_Task brief_
Copy all lines of the listing that include the string "This".

=== Extracted material ===

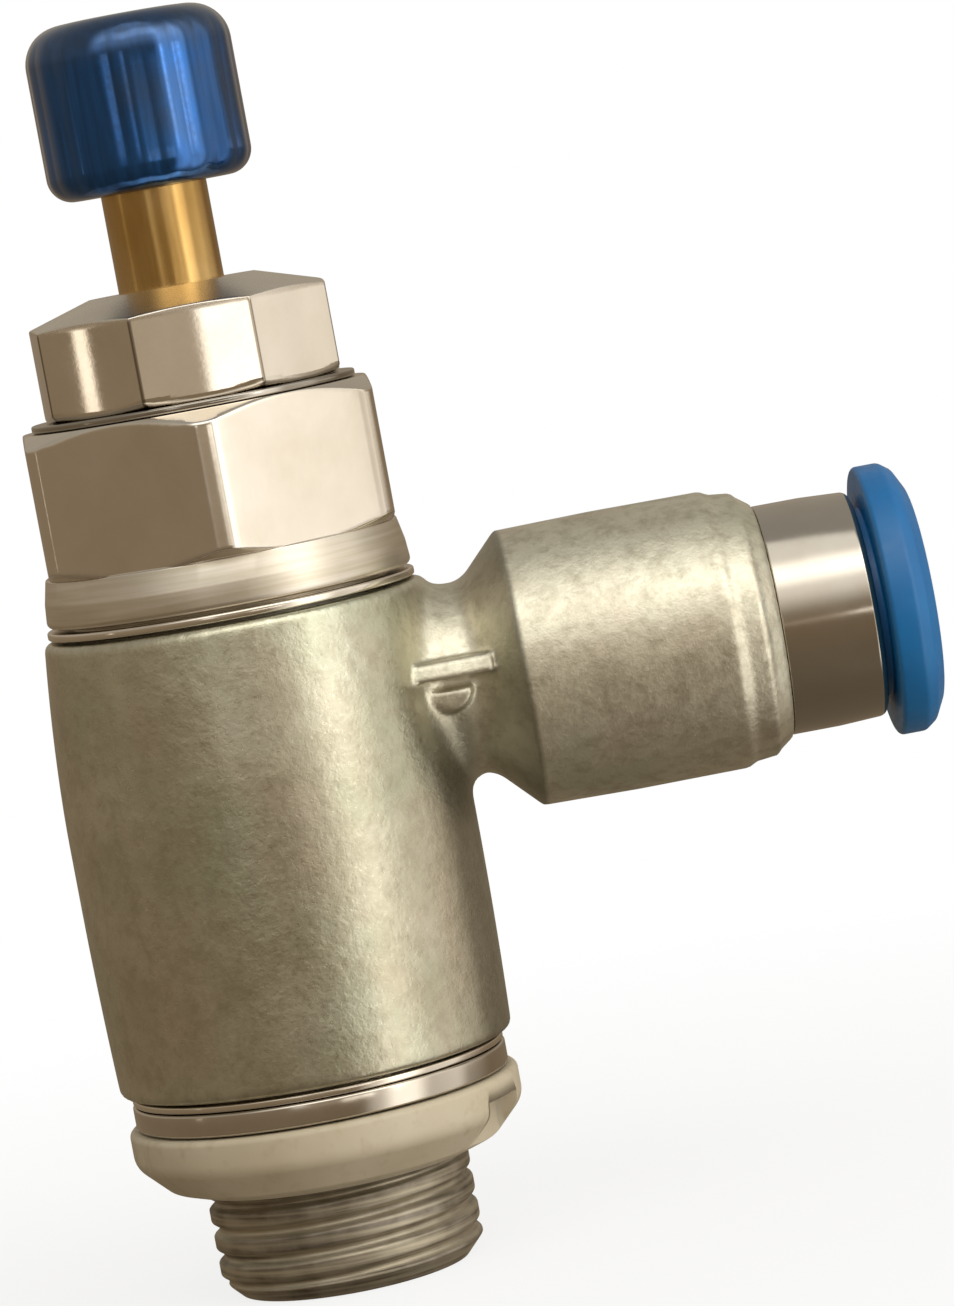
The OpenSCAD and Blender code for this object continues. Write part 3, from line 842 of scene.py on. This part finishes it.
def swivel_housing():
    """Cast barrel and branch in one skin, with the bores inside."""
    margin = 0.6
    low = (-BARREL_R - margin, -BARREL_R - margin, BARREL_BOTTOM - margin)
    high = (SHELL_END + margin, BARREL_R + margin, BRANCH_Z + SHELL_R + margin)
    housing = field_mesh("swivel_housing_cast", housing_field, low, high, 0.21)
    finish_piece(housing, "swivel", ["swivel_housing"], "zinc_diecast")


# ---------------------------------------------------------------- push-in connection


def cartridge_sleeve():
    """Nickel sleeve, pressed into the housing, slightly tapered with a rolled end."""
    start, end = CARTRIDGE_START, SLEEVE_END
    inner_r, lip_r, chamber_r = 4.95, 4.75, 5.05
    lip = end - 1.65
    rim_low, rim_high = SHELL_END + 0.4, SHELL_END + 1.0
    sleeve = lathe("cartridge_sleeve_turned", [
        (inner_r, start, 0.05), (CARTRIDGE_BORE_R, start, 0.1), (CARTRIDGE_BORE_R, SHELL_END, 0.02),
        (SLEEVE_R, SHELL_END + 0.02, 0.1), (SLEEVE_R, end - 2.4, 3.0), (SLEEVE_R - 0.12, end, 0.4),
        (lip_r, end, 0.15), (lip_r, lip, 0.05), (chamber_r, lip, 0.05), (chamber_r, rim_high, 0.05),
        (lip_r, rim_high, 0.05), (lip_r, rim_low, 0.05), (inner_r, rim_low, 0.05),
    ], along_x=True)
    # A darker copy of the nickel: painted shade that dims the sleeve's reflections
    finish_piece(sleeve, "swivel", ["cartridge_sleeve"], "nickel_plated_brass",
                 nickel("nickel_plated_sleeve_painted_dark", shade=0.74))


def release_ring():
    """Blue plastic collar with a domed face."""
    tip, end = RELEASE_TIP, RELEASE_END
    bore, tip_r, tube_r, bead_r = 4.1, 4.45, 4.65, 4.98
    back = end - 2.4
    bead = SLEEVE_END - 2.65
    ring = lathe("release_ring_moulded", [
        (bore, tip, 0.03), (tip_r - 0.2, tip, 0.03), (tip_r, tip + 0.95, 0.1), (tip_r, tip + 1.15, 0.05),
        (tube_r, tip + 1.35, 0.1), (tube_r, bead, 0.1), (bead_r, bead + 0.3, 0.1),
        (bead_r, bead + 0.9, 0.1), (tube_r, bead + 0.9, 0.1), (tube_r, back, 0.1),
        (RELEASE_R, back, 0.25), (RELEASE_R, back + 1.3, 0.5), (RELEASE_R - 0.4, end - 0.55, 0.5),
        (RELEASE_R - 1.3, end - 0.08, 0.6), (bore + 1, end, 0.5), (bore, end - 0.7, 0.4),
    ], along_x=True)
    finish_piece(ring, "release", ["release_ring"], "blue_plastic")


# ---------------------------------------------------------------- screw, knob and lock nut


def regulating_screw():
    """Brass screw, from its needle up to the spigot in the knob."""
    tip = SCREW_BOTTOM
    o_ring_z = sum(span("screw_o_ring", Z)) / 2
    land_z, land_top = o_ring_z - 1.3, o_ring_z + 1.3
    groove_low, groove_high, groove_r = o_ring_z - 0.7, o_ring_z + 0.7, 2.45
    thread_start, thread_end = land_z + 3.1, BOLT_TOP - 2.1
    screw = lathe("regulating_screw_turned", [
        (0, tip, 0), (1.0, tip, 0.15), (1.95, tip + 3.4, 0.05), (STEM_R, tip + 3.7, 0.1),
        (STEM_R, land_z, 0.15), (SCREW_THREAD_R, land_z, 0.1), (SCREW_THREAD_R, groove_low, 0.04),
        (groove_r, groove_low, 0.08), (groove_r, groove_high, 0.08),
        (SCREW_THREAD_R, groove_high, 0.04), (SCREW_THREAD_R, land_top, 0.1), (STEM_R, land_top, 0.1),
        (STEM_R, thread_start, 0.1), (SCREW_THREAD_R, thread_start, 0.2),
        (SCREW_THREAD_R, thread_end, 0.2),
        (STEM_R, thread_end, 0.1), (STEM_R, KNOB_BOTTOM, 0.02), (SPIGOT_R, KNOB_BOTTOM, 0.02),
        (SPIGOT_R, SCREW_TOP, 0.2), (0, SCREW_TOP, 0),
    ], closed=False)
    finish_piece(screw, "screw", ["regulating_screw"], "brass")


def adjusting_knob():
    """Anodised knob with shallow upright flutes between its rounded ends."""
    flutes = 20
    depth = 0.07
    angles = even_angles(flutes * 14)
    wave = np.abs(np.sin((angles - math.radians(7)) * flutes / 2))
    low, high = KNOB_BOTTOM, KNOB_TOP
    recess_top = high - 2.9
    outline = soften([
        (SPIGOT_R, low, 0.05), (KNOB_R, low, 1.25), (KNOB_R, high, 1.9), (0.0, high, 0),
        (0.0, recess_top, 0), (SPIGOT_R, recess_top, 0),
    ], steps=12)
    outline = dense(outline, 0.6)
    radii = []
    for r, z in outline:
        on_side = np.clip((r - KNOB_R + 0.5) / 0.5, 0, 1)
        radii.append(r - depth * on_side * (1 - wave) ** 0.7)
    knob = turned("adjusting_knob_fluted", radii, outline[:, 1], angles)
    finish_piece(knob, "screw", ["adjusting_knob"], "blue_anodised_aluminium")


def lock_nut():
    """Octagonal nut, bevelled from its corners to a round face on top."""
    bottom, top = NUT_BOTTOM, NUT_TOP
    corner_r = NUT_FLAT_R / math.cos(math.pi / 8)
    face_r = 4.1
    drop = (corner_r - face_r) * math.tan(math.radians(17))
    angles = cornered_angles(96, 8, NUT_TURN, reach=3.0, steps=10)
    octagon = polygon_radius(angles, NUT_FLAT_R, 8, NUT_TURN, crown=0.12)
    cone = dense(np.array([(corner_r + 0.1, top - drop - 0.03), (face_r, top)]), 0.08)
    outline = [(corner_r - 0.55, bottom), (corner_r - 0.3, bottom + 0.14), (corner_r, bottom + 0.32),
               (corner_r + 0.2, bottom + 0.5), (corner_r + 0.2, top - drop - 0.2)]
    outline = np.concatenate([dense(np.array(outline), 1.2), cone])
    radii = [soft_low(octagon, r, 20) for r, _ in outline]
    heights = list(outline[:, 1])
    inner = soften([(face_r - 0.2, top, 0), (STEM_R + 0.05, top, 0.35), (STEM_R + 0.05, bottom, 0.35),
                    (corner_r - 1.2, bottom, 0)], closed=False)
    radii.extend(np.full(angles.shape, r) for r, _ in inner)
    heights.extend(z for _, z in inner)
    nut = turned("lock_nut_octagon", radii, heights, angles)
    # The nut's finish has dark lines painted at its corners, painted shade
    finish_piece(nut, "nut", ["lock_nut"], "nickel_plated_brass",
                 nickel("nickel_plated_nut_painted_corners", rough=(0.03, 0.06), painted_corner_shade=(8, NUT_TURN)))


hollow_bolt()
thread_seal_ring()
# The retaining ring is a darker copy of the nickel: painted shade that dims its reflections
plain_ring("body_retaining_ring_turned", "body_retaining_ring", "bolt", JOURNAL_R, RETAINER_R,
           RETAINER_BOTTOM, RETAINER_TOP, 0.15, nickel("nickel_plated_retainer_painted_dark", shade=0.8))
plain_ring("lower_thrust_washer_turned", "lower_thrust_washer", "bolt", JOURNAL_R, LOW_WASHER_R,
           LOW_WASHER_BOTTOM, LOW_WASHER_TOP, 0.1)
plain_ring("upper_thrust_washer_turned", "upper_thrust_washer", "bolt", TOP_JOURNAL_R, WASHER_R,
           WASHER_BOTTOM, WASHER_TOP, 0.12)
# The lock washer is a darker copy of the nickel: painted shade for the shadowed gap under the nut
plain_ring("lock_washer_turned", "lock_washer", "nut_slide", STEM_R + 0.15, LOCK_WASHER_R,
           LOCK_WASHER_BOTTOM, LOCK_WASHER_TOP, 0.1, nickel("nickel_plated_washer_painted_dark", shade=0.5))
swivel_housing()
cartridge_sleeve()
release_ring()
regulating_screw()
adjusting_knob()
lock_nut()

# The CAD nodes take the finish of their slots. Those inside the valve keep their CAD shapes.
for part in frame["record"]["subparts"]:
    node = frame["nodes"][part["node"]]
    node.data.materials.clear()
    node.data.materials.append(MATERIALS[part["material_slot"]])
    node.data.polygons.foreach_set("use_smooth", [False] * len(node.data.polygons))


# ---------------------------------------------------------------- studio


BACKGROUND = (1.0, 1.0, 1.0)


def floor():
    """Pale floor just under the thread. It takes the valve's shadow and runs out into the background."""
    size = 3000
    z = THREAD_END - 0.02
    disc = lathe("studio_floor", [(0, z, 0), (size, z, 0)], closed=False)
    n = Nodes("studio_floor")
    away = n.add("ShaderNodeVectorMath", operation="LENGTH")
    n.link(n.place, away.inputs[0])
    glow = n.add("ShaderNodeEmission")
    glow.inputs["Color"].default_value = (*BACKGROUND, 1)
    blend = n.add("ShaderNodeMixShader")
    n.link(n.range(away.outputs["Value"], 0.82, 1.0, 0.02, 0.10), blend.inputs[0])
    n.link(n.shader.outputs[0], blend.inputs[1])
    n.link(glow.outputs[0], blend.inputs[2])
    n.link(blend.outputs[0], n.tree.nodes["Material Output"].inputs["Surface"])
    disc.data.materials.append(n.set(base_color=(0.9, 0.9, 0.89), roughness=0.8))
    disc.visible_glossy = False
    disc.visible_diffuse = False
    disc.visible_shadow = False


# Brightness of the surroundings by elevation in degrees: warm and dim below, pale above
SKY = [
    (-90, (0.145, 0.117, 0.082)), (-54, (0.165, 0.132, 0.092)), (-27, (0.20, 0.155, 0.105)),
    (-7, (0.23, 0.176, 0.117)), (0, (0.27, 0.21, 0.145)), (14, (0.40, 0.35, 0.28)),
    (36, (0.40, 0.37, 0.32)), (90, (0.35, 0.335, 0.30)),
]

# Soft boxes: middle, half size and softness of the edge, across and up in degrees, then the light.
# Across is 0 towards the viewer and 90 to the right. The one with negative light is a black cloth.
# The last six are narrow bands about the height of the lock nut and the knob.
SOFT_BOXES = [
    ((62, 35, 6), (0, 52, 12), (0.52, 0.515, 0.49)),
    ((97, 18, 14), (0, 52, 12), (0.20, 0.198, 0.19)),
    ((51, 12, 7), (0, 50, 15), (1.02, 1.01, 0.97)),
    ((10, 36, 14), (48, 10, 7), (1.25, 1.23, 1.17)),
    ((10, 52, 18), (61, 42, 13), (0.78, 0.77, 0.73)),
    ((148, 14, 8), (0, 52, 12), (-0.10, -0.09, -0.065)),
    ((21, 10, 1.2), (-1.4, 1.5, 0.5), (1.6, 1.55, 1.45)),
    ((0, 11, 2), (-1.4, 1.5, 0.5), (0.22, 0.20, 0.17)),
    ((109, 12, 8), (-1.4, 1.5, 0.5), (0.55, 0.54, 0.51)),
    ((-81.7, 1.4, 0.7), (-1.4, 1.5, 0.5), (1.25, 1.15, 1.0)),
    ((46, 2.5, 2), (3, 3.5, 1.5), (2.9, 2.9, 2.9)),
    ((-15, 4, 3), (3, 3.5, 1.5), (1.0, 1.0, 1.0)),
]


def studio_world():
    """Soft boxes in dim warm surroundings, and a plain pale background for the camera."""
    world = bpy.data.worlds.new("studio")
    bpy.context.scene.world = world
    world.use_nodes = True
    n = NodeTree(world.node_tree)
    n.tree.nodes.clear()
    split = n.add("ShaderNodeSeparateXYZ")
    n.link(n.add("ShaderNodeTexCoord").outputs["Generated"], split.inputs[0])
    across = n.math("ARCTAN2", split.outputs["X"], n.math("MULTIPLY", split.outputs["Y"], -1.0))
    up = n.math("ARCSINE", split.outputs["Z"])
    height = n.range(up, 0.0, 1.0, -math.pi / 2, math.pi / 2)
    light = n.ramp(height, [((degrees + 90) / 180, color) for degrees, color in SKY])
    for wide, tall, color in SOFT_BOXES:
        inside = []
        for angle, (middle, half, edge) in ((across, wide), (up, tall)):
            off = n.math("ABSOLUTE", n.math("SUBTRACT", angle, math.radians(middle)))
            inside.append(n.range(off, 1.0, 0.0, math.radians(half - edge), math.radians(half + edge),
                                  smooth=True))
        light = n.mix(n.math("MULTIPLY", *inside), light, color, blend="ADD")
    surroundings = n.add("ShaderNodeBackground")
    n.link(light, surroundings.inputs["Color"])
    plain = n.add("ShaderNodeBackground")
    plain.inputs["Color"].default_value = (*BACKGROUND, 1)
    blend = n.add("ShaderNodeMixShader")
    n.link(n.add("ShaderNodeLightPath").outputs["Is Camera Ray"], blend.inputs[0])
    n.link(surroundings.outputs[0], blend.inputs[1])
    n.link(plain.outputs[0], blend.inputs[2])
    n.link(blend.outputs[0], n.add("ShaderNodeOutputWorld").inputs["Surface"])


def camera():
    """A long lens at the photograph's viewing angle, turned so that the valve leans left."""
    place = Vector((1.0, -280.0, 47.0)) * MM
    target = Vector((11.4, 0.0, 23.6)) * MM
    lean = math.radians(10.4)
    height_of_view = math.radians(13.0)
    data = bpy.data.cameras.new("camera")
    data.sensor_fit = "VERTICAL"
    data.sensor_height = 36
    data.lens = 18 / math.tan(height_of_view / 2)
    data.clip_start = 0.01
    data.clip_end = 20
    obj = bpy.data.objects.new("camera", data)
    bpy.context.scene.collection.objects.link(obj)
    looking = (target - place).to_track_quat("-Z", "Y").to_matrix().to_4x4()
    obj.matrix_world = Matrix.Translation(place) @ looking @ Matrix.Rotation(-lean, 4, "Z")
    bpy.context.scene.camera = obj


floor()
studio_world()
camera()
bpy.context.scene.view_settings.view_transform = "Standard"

===
=== Extracted material ===

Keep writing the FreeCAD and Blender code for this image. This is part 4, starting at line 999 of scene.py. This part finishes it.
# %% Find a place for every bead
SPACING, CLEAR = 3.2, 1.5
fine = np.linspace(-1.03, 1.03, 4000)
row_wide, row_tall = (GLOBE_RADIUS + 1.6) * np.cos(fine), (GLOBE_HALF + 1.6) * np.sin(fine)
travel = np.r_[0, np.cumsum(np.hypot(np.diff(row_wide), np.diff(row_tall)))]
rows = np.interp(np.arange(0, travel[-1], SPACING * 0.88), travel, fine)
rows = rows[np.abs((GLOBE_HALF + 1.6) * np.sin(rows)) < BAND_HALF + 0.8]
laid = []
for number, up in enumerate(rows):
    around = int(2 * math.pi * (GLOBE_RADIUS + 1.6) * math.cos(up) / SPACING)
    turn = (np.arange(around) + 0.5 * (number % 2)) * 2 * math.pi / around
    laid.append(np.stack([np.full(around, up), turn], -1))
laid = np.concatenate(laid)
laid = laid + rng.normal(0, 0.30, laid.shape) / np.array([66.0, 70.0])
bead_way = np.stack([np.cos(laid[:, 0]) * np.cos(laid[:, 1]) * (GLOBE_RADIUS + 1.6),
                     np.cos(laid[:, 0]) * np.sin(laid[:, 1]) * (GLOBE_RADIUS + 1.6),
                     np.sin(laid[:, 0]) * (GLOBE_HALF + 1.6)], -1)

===

_Solution to the exercise_
The OpenSCAD and Blender code for this object continues. Write part 3, from line 842 of scene.py on. This part finishes it.
Keep writing the FreeCAD and Blender code for this image. This is part 4, starting at line 999 of scene.py. This part finishes it.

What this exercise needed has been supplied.